Workflow with ZoeDepth and Blender

In the era of AI-driven creativity, blending cutting-edge depth estimation with powerful 3D tools unlocks a world of possibilities in digital fabrication. Enter ZoeDepth—a state-of-the-art AI model for monocular depth estimation—and Blender, the free, open-source 3D powerhouse. Together, they let you morph any flat 2D image into a tactile 3D relief, perfect for CNC milling, 3D printing, architectural prototypes, or even cinematic VFX.

This streamlined workflow empowers artists, makers, and designers to prototype physical forms in minutes, bridging the gap between digital sketches and real-world objects. Whether you’re sculpting a custom sign or visualizing a product concept, here’s how to nail it step by step.

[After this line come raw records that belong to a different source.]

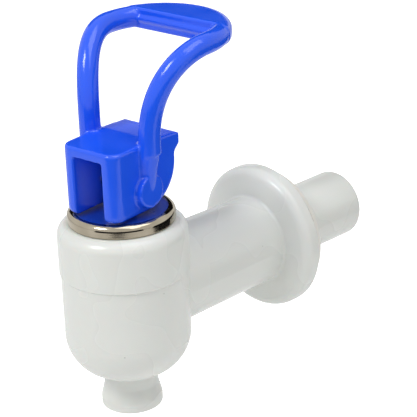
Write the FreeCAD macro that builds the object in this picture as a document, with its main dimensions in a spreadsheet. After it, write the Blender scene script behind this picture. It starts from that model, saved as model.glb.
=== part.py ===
import FreeCAD, Part
import math
import os

import Sketcher

# Self-closing tap for a bag-in-box or water container, in millimetres.
# The origin is on the inlet spigot's axis, in the plane of the container's wall.
# +Y runs along the spigot into the container, -Y is the front, +Z is up, +X is to the right seen
# from the front. The valve's own axis is vertical, at Y = -reach.

DRIVING_SIZES = {
    # inlet side, turned about the Y axis
    "reach": 54.5,                 # container wall to the valve's axis
    "spigot_dia": 18.2,
    "spigot_length": 26.0,
    "spigot_round": 1.6,
    "register_dia": 19.2,          # shoulder that centres the washer
    "inlet_bore_dia": 13.5,
    "washer_thick": 3.0,
    "washer_front_dia": 37.8,
    "washer_rear_dia": 34.4,
    "flange_dia": 39.2,
    "flange_thick": 5.4,
    "flange_rim_round": 2.6,
    "flange_back_round": 0.5,
    "flange_dish": 0.6,
    "tube_dia_at_flange": 23.6,
    "tube_dia_at_barrel": 24.8,
    "tube_root": 6.0,              # valve axis to the tube's buried end
    # barrel, turned about the valve's axis; heights are measured from the inlet's axis
    "barrel_dia": 32.3,
    "barrel_below": 21.0,
    "dome_round": 11.5,
    "band_dia": 33.0,
    "band_bottom": 7.2,
    "band_step": 0.35,
    "body_top": 20.8,
    "shoulder_round": 3.4,
    "chamber_dia": 22.0,
    "chamber_below": 17.0,
    "chamber_round": 5.0,
    "shelf_height": 12.5,
    "plug_bore_dia": 24.0,
    # spout and seat
    "neck_dia": 14.0,
    "mouth_dia": 15.8,
    "mouth_below": 30.4,
    "mouth_lip": 2.4,
    "flare_height": 6.0,
    "lip_round": 0.7,
    "outlet_dia": 8.4,
    "mouth_bore_dia": 12.4,
    "mouth_bore_height": 6.0,
    "seat_dia": 11.2,
    "seat_below": 9.5,
    # blue plug and metal ring
    "plug_head_dia": 25.6,
    "plug_head_height": 2.9,
    "plug_head_round": 0.8,
    "plug_wall": 2.4,
    "plug_plate": 4.3,
    "hub_wall": 1.2,
    "hub_length": 5.0,
    "ring_dia": 27.3,
    "ring_lip_dia": 23.7,
    "ring_lip_thick": 0.45,
    "ring_round": 1.55,
    "ring_foot_round": 0.4,
    # seat cup
    "rim_thick": 1.3,
    "rim_reach": 2.4,
    "cup_wall": 0.9,
    "cup_clearance": 0.5,
    "cup_waist": 1.0,
    "cup_heel": 4.0,
    # stem, pin and spring
    "stem_dia": 8.0,
    "stem_above_pin": 5.0,
    "stem_top_round": 1.5,
    "collar_dia": 13.8,
    "collar_height": 5.0,
    "collar_thick": 1.6,
    "foot_dia": 7.2,
    "foot_below": 2.5,
    "barb_dia": 5.8,
    "barb_neck_dia": 4.0,
    "barb_neck_length": 3.2,
    "barb_length": 1.9,
    "pin_dia": 3.0,
    "pin_length": 17.0,
    "wire_dia": 1.0,
    "spring_dia": 12.4,
    "spring_turns": 6.5,
    "spring_closed_turns": 0.75,   # at each end
    "spring_steps": 12.0,          # wire sections in each turn
    # lever; its own frame has the pin's axis as X and the pin's centre as origin
    "lever_turn": 6.0,             # degrees about the stem, as the lever stands at rest
    "pin_height": 30.5,
    "saddle_width": 17.9,
    "saddle_front": 11.3,
    "saddle_back": 11.8,
    "saddle_above": 11.9,
    "saddle_below": 6.0,
    "saddle_lip": 1.1,
    "saddle_lip_thick": 3.6,
    "cam_round": 11.0,
    "cheek_front_round": 3.4,
    "cheek_edge_round": 1.5,
    "roof_round": 0.8,
    "roof_thick": 2.5,
    "roof_crease": 3.4,
    "roof_fall": 0.8,
    "slot_width": 9.2,
    "boss_dia": 8.4,
    "boss_face": 10.9,
    "rib_foot_dia": 3.4,
    "socket_end_wall": 2.0,
    "bar_dia": 5.5,
    "leg_foot_out": 9.8,
    "leg_foot_back": 1.0,
    "leg_rise": 14.8,
    "leg_run": 9.0,
    "loop_radius": 16.0,
    "loop_back": 16.4,
    "loop_height": 34.3,
    "pad_front": 7.0,
    "pad_thick": 5.6,
    "pad_rim": 0.06,
    "pad_edge_round": 2.4,
    "pad_front_round": 0.6,
    "bead_dia": 2.0,
    "bead_out": 0.25,
    # clearances
    "turn_fit": 0.06,              # between a shaft and its hole
    "push_fit": 0.1,               # between pieces that are pushed or screwed together
}

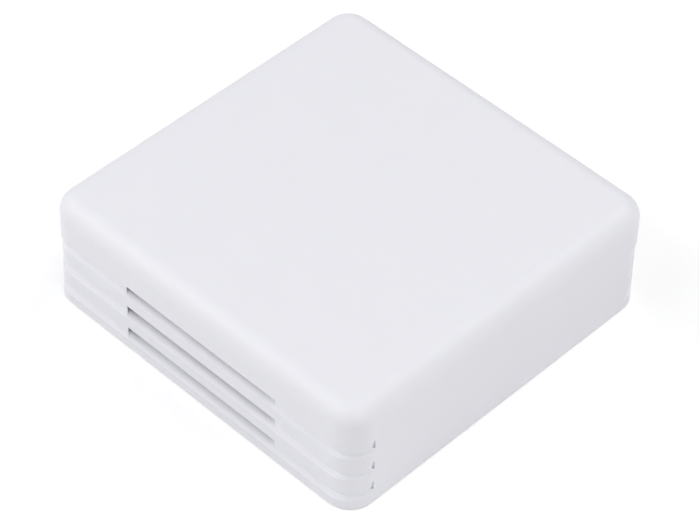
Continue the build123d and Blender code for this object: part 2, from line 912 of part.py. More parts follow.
def make_programming_header():
    """Row of square pins through a moulded strip."""
    strip_top = board_top + header_height
    with BuildPart() as strip:
        with BuildSketch(Plane.XY.offset(board_top)):
            with Locations((header_x, header_y)):
                with GridLocations(header_pitch, 0, header_pins_count, 1):
                    Rectangle(header_pitch, header_pitch)
        extrude(amount=header_height)
        chamfer(strip.edges().filter_by(Axis.Z), header_notch)
        with BuildSketch(Plane.XY.offset(board_top)):
            with Locations((header_x, header_y)):
                with GridLocations(header_pitch, 0, header_pins_count, 1):
                    Rectangle(header_pin_width, header_pin_width)
        extrude(amount=header_height, mode=Mode.SUBTRACT)
    save(strip, "programming_header")
    with BuildPart() as pins:
        with BuildSketch(Plane.XY.offset(board_bottom - header_pin_below)):
            with Locations((header_x, header_y)):
                with GridLocations(header_pitch, 0, header_pins_count, 1):
                    Rectangle(header_pin_width, header_pin_width)
        extrude(amount=strip_top + header_pin_above - board_bottom + header_pin_below)
        tips = pins.faces().filter_by(Plane.XY).group_by(Axis.Z)
        chamfer(tips[-1].edges(), header_pin_point)
    save(pins, "header_pins")


def make_chip_group(name, places, high):
    """Small flat components soldered to the board, one group."""
    with BuildPart() as group:
        with BuildSketch(Plane.XY.offset(board_top)):
            with Locations(*places):
                Rectangle(chip_length, chip_width)
        extrude(amount=high)
    save(group, name)


make_front_cover()
make_base_plate()
make_latch_tongues()
make_circuit_board()
make_board_screws()
make_terminal_block()
make_terminal_contacts()
for pole, (pole_x, _) in enumerate(pole_centres(block_y), start=1):
    make_wire_clamp(pole, pole_x)
    make_terminal_screw(pole, pole_x)
make_dip_switch()
for switch_pole in range(1, switch_poles + 1):
    make_dip_slider(switch_pole)
make_push_button()
make_chips()
make_crystal()
make_filter_capacitor()
make_temperature_sensor()
make_status_led()
make_programming_header()
make_chip_group("chip_resistors", resistor_places, resistor_height)
make_chip_group("ceramic_capacitors", ceramic_places, ceramic_height)
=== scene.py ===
"""Wall-mounted room temperature sensor, lying on its back on a pale floor."""

import math

import bmesh
import bpy
import numpy as np
from mathutils import Matrix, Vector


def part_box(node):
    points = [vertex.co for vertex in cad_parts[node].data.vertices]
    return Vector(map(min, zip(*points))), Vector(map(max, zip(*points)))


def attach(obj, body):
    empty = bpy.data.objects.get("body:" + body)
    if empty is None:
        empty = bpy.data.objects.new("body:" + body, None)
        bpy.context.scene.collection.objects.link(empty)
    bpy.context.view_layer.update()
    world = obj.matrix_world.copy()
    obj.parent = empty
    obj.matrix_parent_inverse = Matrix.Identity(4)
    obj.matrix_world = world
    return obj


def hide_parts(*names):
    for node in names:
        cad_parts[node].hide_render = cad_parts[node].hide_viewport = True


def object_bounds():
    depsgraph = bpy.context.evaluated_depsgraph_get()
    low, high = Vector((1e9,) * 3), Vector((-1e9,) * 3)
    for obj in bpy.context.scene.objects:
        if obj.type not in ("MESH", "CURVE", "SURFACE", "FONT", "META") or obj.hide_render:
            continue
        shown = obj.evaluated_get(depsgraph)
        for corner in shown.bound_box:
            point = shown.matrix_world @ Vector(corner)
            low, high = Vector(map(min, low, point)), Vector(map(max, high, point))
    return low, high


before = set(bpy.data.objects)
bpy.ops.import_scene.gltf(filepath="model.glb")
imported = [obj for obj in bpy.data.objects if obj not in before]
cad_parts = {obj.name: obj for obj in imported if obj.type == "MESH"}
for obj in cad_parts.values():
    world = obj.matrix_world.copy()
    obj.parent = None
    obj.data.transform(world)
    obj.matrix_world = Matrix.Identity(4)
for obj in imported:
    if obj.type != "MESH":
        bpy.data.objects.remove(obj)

cad_low, cad_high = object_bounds()
scene = bpy.context.scene


# Front cover: one injection moulding in white ABS, from a mould whose walls were
# spark-eroded and whose core is plain. Inside, four round marks show where the
# ejector pins pushed the cover out, and two barbs of the base hold it.

def linear(hex_colour):
    """An sRGB hex colour as linear RGBA, by the standard piecewise curve."""
    channels = np.array([int(hex_colour[i:i + 2], 16) for i in (1, 3, 5)]) / 255
    straight = np.where(channels <= 0.04045, channels / 12.92,
                        ((channels + 0.055) / 1.055) ** 2.4)
    return (*straight.tolist(), 1.0)


def add_node(owner, kind, inputs=None, **settings):
    """One shader node with its settings; each input is a value or a (node, output) link.

    Inputs are named, or numbered where names repeat: on a colour Mix, 0 is the
    factor, 6 and 7 are the two colours, and output 2 is the result.
    """
    node = owner.node_tree.nodes.new("ShaderNode" + kind)
    for name, value in settings.items():
        setattr(node, name, value)
    for name, value in (inputs or {}).items():
        if isinstance(value, tuple) and isinstance(value[0], bpy.types.Node):
            owner.node_tree.links.new(value[0].outputs[value[1]], node.inputs[name])
        else:
            node.inputs[name].default_value = value
    return node


def new_material(name):
    """An empty node material, and its texture coordinates."""
    material = bpy.data.materials.new(name)
    material.use_nodes = True
    material.node_tree.nodes.clear()
    return material, add_node(material, "TexCoord")


def finish(m, tone, grain, rough, swing, height_mm, pressed=None, **inputs):
    """End a material: its grain gives the relief and moves the gloss by a swing either way.

    Pressed is the node of a print in the surface, which runs from 0 to 1, and
    the print's depth in millimetres. Further inputs go to the shader.
    """
    gloss = add_node(m, "MapRange", {"Value": (grain, "Fac"), "From Min": 0.3, "From Max": 0.7,
                                     "To Min": rough - swing, "To Max": rough + swing})
    relief = add_node(m, "Bump", {"Height": (grain, "Fac"), "Distance": height_mm / 1000})
    if pressed:
        relief = add_node(m, "Bump", {"Height": (pressed[0], 0), "Distance": -pressed[1] / 1000,
                                      "Normal": (relief, 0)})
    surface = add_node(m, "BsdfPrincipled", {"Base Color": (tone, 2), "Roughness": (gloss, 0),
                                             "Normal": (relief, 0), **inputs})
    add_node(m, "OutputMaterial", {"Surface": (surface, 0)})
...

Phase 1: Crafting the Depth Map with ZoeDepth

ZoeDepth shines in monocular depth estimation, inferring spatial depth from a single image by analyzing cues like perspective, shading, and object occlusion—no stereo pairs or sensors required. It’s robust across diverse scenes, from portraits to landscapes.

Choose Your Input Image: Start with a high-res 2D photo (at least 1024x1024 pixels) featuring strong tonal contrasts, sharp edges, and clear subject separation. Avoid overly busy or low-contrast images to minimize AI artifacts.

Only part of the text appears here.